O'Regan's Heart of Darkness Suite was a highlight for me. Taken from his opera of the same name, the work is based on Conrad's famous novel. The libretto is by Tom Phillips, and our Marlowe was the wonderful Simon Callow. Callow is known as a real music lover, and it was a pleasure to have him in our studio, where he sat to enjoy rehearsals of even the works he was not in. On stage, he was like having an audio book beside you!

I know this is a short extrapolation from a larger work already, but I’d love to see the Suite as an accompaniment to an animation - it was so vivid and evocative of the selected scenes, my favourite being the ‘river’ music.

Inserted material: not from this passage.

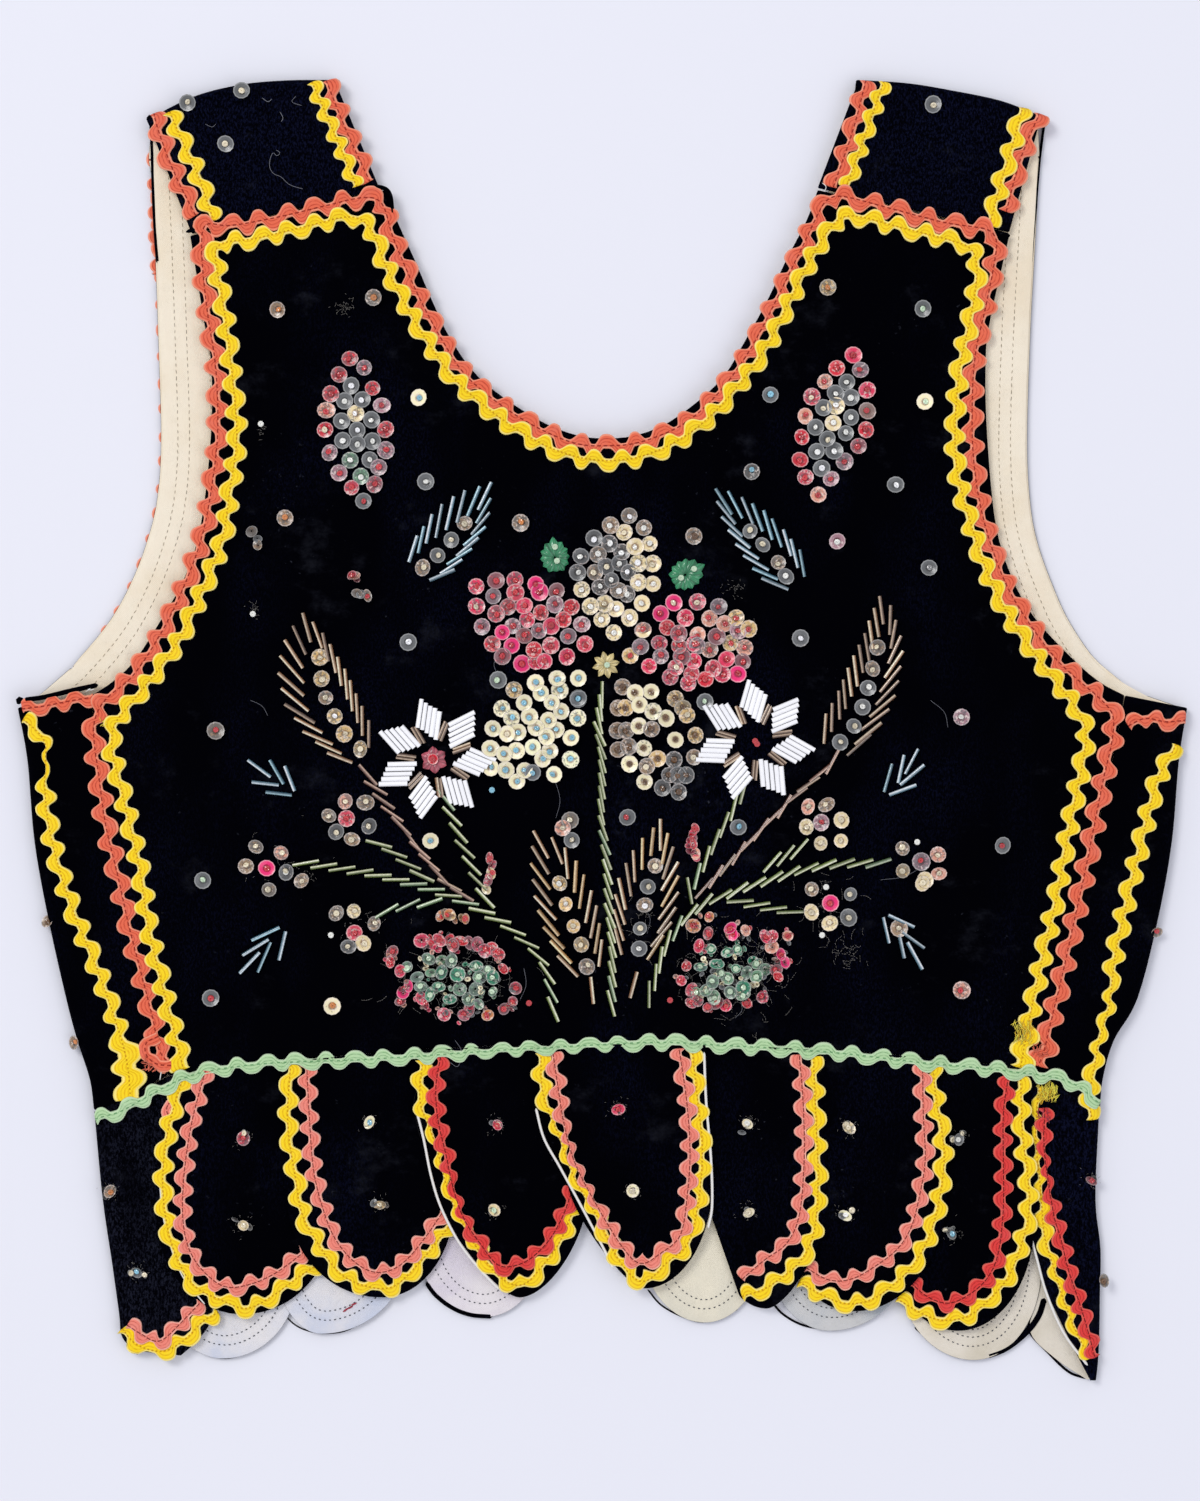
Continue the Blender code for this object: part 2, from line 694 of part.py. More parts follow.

Our closing concert for the festival this year was a homage to Tavener and during the concert, in particular during Guy Johnston’s performance of The Protecting Veil, I found myself feeling really quite moved. The intensity and constancy of the cello line is at times overpowering, and afterwards, I found myself wondering if this intensity, which is also found in his continual pull between consonance and dissonance, is what, when listening to recordings, puts me off Tavener, and yet, in live performance, is the hook that pulls one in.

I’d love to know what our audiences think on this subject. For you, are there any works that just don’t excite you when you hear them on a recording, but live, speak to you completely differently?

For me, this has been one of the joys of this years’ Vale of Glamorgan Festival - the opportunity to rethink a previously held opinion. I still won’t be rushing out to buy recordings of Tavener’s music, but I would definitely go to watch a live performance, and I would certainly like the opportunity to hear more of O’Regan’s work.

The sheer breadth of music included in the festival this year (from vocal music, to saxophone and piano music, to electronic-based music, to recorder ensemble, to full symphony orchestra) was outstanding, and the festival organisers are to be applauded for their vision and ambition.